Tonight is the first night that these Latina girls and their parents have come together to write and draw stories from their lived experiences. Over the next six weeks, as they participate in Somos Escritores/We are Writers, we will read and discuss a variety of bilingual (English/Spanish) print and digital texts, explore our experiences and histories, and use drawing, writing and oral storytelling as tools for self-expression and self-reflection. Somos Escritores is a writing workshop that brings Latina girls (grades 6-12) and their parents together for the intergenerational exchange of stories and knowledge through drawing, writing and oral storytelling.

After sharing our sketches, we read and discuss two poems, Where I’m From by George Ella Lyon and De Donde Yo Soy by Levi Romero. In these poems, poets explore their histories and describe through vivid language and detail all the people, places, moments and memories that shape who they are and how they walk in the world. These poems serve as an invitation for girls and their parents to further explore their lives while considering the ways their familial, cultural and linguistic histories shape who they are and who they are becoming. Finally, girls and their parents take their drawing to writing, using these poems as inspiration for crafting their own Where I’m From / De Donde Soy Yo poems.

Reyna wrote, “I’m from the family of whom love me very much. I’m from the land of the proud and brave. I’m from who I made myself to be.”

Samuel reads, “I am from a humble family, who lived poor but was rich in love.”

Blanca wrote, “I am from a not so perfect family, but from a family who is perfect in its own way.”

Holding her picture up, Alma shares, “Yo soy de un lugar cerca de la tierra y el amor de la galaxia.”

Alma’s sketch

As a facilitator and writer alongside girls and their parents in Somos Escritores, I have the honor and privilege of bearing witness to their lived experiences through our collective sharing of stories. Their stories welcome me into their lives, allowing me to learn about their experiences and realities in their own words. Through their stories, I learn about who they truly are, as Latinx girls, women and men, what matters most to them and what they envision for their futures.

I learn that Rocky, Reyna, Blanca and Elizabeth are fighting to be seen and heard. They are socially conscious girls who are aware of the negative stereotypes that society places upon them, as Latina girls. Through their actions and words, they are speaking to society in powerfully loud ways by excelling in school, cultivating their many passions and setting goals for their future selves. These girls refuse to be defined by society’s narrow definitions and views of who they are and what they are capable of achieving. Collectively they are working to be the change, the voice that our world needs.

I learn that Valente, Samuel, Alma and Rose are courageous, supportive and loving mothers and fathers. These parents provide their daughters with a solid foundation to pursue their passions and accomplish their goals. They work tirelessly, both on the job and at home, to meet their daughters’ personal, social, and academic needs.
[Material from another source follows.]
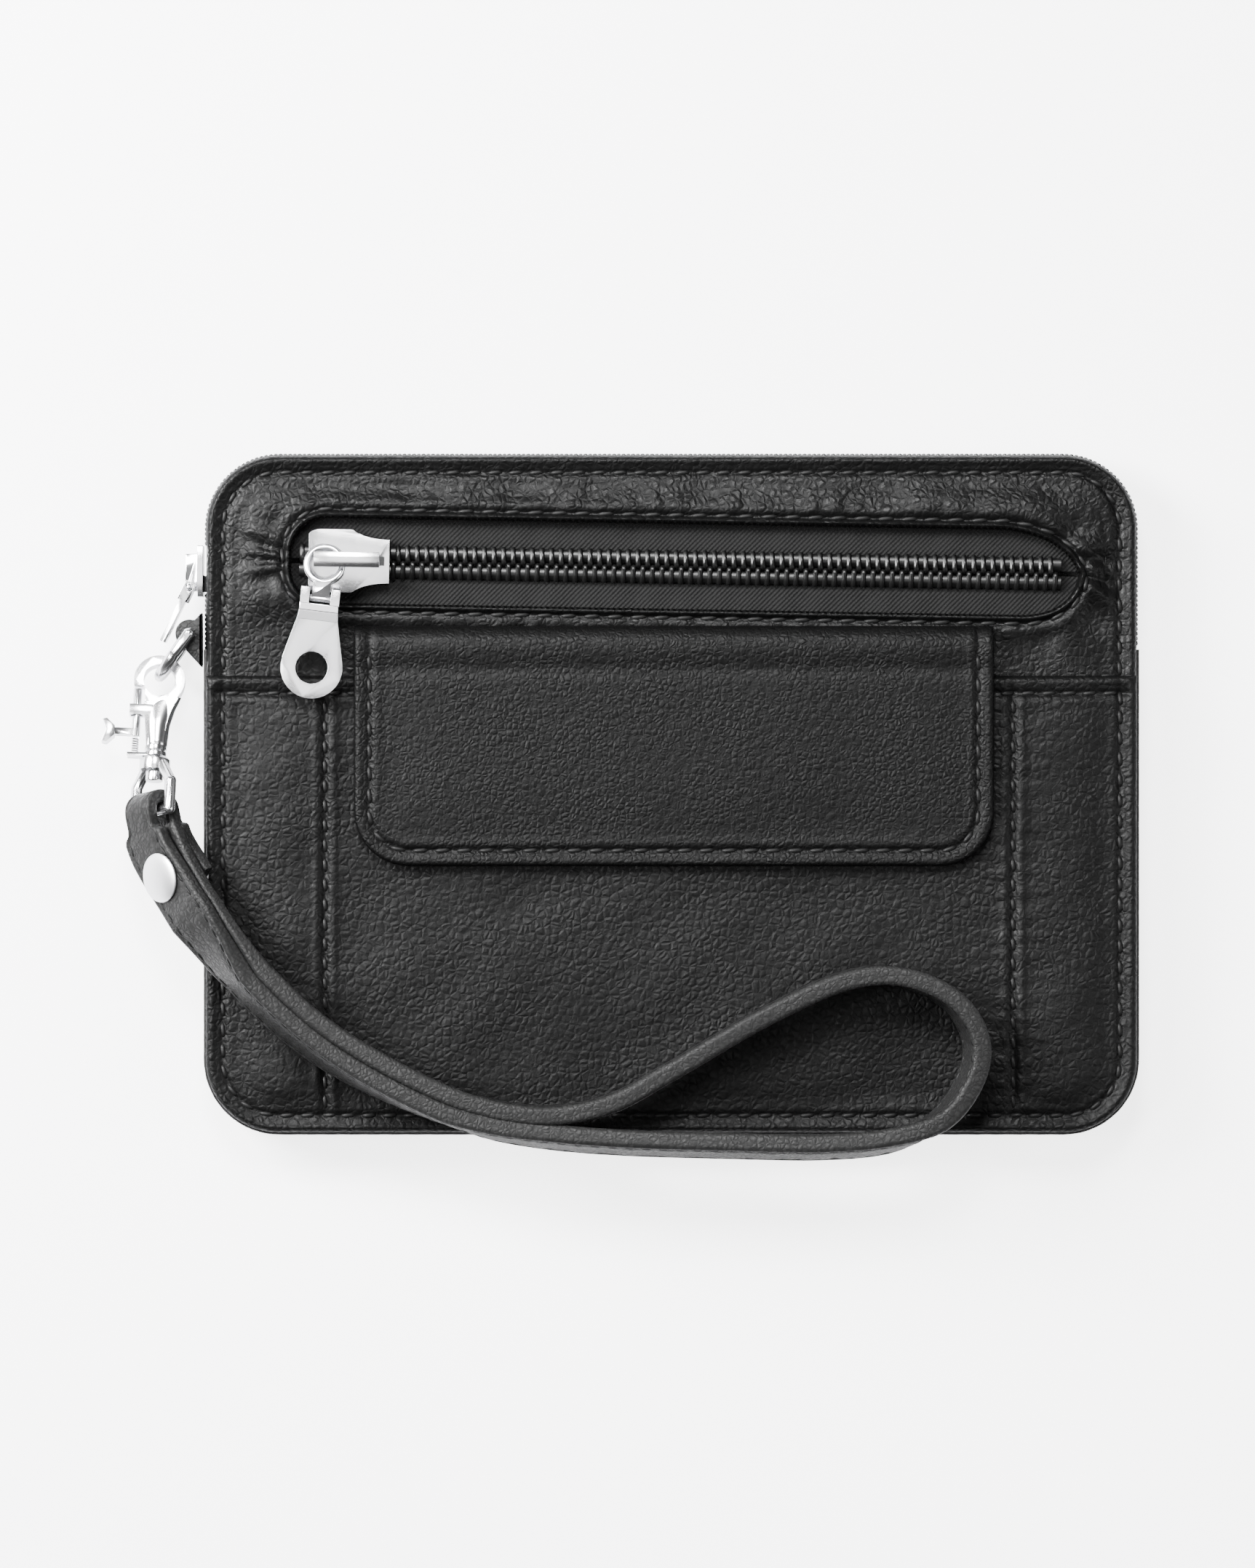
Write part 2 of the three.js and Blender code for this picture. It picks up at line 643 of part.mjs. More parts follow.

At the close of our first workshop, I ask girls and parents to reflect upon why we must write and share our stories. Each girl and parent writes and shares their reflection, speaking to the importance of hearing different perspectives, realizing they are not alone and learning valuable life lessons. Finally, Valente is the last to share his reflection with the group. He reads, “I have to write because I want to be an example for my daughter and let her know my story and that I’m here.”

Note: Somos Escritores/We Are Writers was imagined from my work alongside my 2nd grade students in family writing workshops. This project is part of my dissertation work and has evolved into a writing workshop for Latina girls (grades 6-12). Twitter: @Las_Escritoras

Tracey T. Flores is an assistant professor of language and literacy in the Department of Curriculum and Instruction at the University of Texas at Austin. She is a former English Language Development (ELD) and English Language Arts (ELA) teacher, working for eight years alongside culturally and linguistically diverse students and families in schools throughout Glendale and Phoenix Arizona. Her research interests include Latina girls’ language and literacy practices, family and community literacies and the writing instruction and development of Latinx youth. Tracey can be reached at: tflores@austin.utexas.edu

 

 

 

 

 

 

 

2 comments on “A Writer Belongs Everywhere: Stories from a Writing Workshop for Middle School Girls

  1. I love this workshop that is provided for both the children and their parents. It’s a great way for the kids to learn more about their culture and family background. It’s also a good way for the girls to express how they feel in a culture where people are prejudice of the Latina women.

  2. I am glad to see that programs like Somos Escritores are having positive effects on Latin American families. This not only grants these families wholesome activities that strengthens the familial bonds, participants in this program also allows for opportunities to spread cultural literacy and to feel at home among other members of the community. These young Latinas also receive the benefit of the intimacy of their parents’ writing and sharing of their own experiences, connecting the past and the present. Their participation in the activities is also a treat for the parents who get to see the world from their child’s’ perspective and to feel pride for their children’s converging heritages.